Steven SHIELDS, Plaintiff,
v.
MI RYUNG CONSTRUCTION COMPANY, Suwaiket-Miryung Construction Co., Ltd., Bechtel International Incorporated and Bechtel-Arabia, Ltd., Defendants



The opinion of the court was delivered by: CANNELLA

MEMORANDUM AND ORDER

Motion by defendant Miryung Construction Co. *fn1" to dismiss the complaint on the ground of forum non conveniens is granted on the conditions stated in this Memorandum and Order. *fn2"

FACTS

 Plaintiff, a resident of Arizona, brings this diversity action for breach of contract, breach of fiduciary duty and fraud against Miryung Construction Co. ("Miryung"), a South Korean corporation doing business in Saudi Arabia and New York, Suwaiket-Miryung Construction Co., Ltd. ("Suwaiket-Miryung") and Bechtel-Arabia Ltd. ("Bechtel-Arabia"), both Saudi Arabian corporations, and Bechtel International Inc. ("Bechtel"), a Delaware corporation doing business in Saudi Arabia. Plaintiff alleges that Miryung was interested in bidding on certain government-sponsored construction projects at Riyadh International Airport in the Kingdom of Saudi Arabia, and that to become qualified to make such a bid under Saudi law, Miryung formed a joint venture with A.M. Al Suwaiket, a citizen and resident of Saudi Arabia. The joint venture, in which plaintiff apparently had no ownership interest, was incorporated as Suwaiket-Miryung on April 2, 1978. Bechtel and Bechtel-Arabia served as construction managers at Riyadh Airport and in that capacity solicited bids and awarded construction contracts on behalf of the Government.
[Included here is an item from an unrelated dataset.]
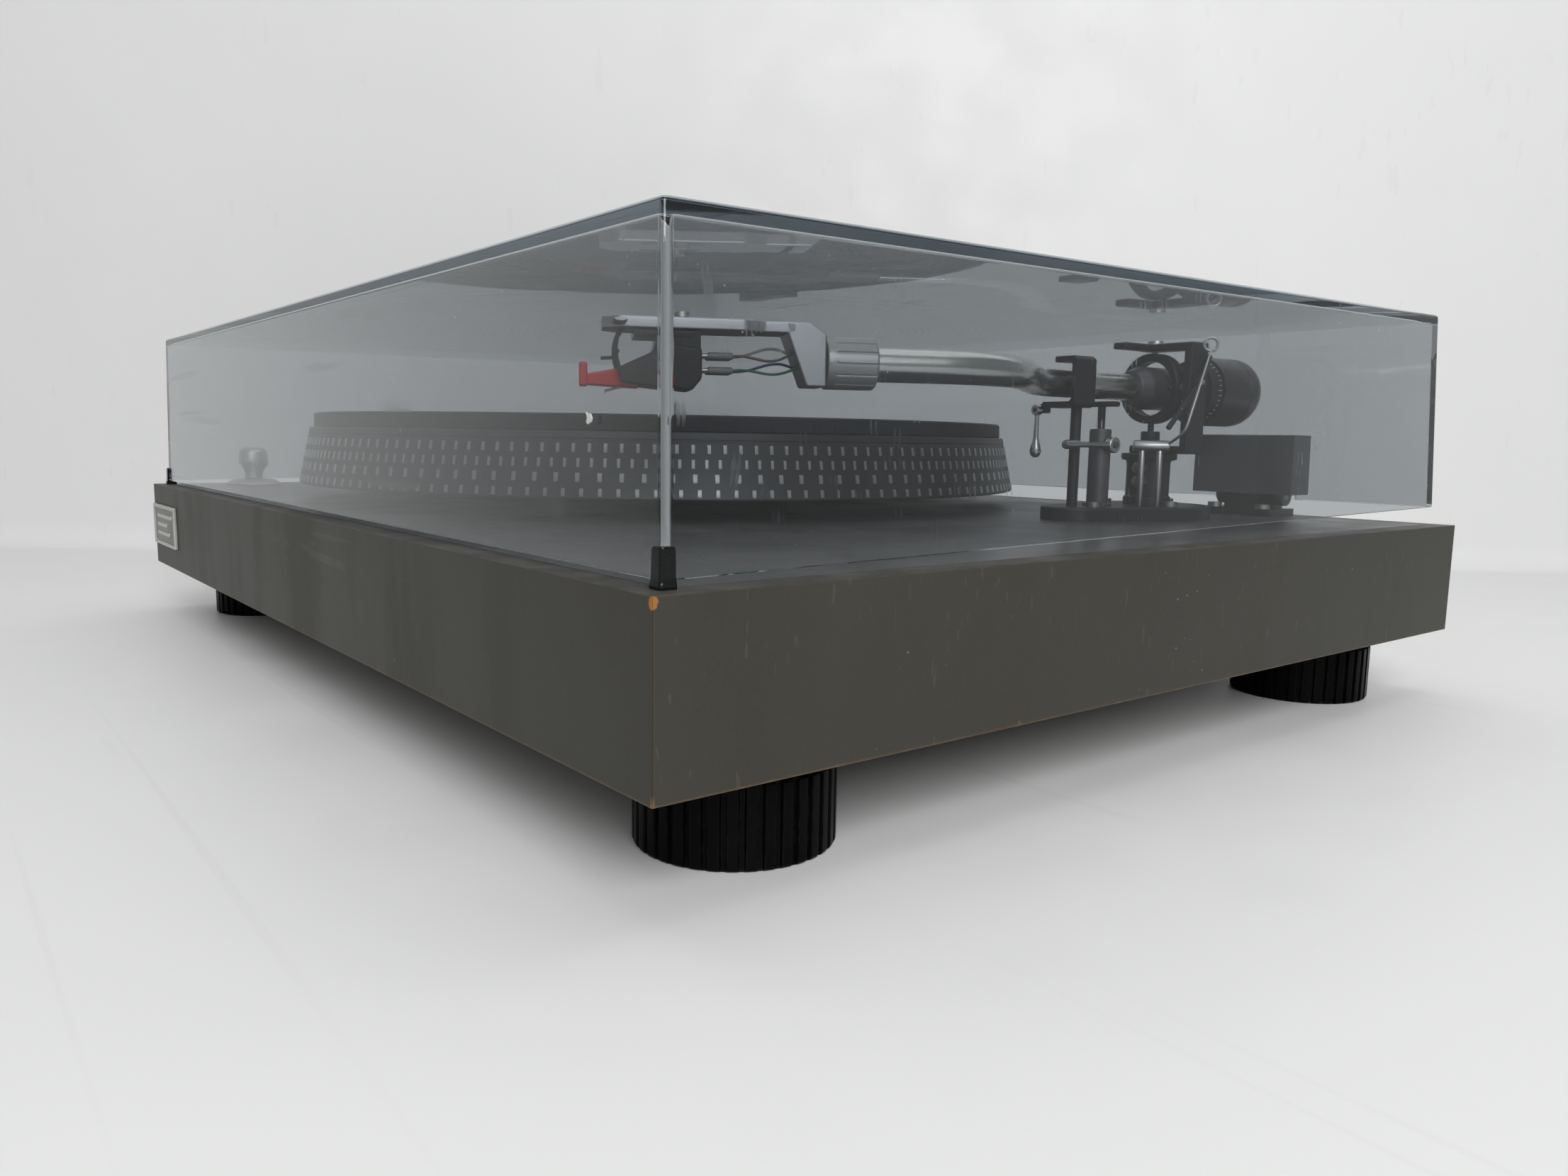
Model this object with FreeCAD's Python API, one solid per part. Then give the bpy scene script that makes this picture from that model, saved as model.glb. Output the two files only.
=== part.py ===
import FreeCAD, Part
import math
import os

# Turntable record player, millimetres.
# Frame: origin on the floor under the middle of the plinth, +X to the right, +Y to the rear, +Z up.

V = FreeCAD.Vector
UP = V(0, 0, 1)
RIGHT = V(1, 0, 0)
BACK = V(0, 1, 0)

# ---------------------------------------------------------------- driving dimensions
# Plinth: four mitred boards round a sunk deck plate and a bottom cover.
plinth_width = 481.0
plinth_depth = 356.0
plinth_height = 40.0
board_thickness = 16.0
board_rebate = 8.0
deck_thickness = 3.0
cover_thickness = 3.0
panel_gap = 0.3
corner_block_leg = 46.0

# Feet: ribbed drums that screw up and down on studs.
foot_height = 24.5
foot_radius = 24.0
foot_inset_x = 34.0
foot_inset_y = 44.0
foot_rib_count = 36
foot_rib_depth = 1.0
stud_radius = 4.0

# Running and seating clearances, on the radius.
running_gap = 0.05
free_gap = 0.3
hole_gap = 0.15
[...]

 Plaintiff, who lived and worked in Saudi Arabia from 1973 to 1979, was an employee of and joint venturer with Mr. Al Suwaiket during his last two years there. Plaintiff claims to have used his personal contacts and specialized knowledge of Saudi bidding practices to secure for Suwaiket-Miryung the opportunity to bid on projects at the airport. He further alleges that, pursuant to an agreement entered into on March 10, 1978 between Miryung and Mr. Al Suwaiket, he had a participatory interest in the profits of Suwaiket-Miryung based on his and Mr. Al Suwaiket's efforts on behalf of the joint venture. The essence of plaintiff's claims for relief is that Miryung conspired with Bechtel, Bechtel-Arabia and a member of the Saudi Arabian royal family, who is not named as a defendant, to circumvent the March 10, 1978 agreement and deprive plaintiff and Mr. Al Suwaiket of compensation earned thereunder. Plaintiff contends that Miryung, which was not qualified to bid, fraudulently used the address of Suwaiket-Miryung to bid on certain projects at the airport. As a result, plaintiff claims that Bechtel and Bechtel-Arabia awarded three construction projects to Miryung, for which compensation was payable under the March 10 agreement, but that Miryung refused to make payment.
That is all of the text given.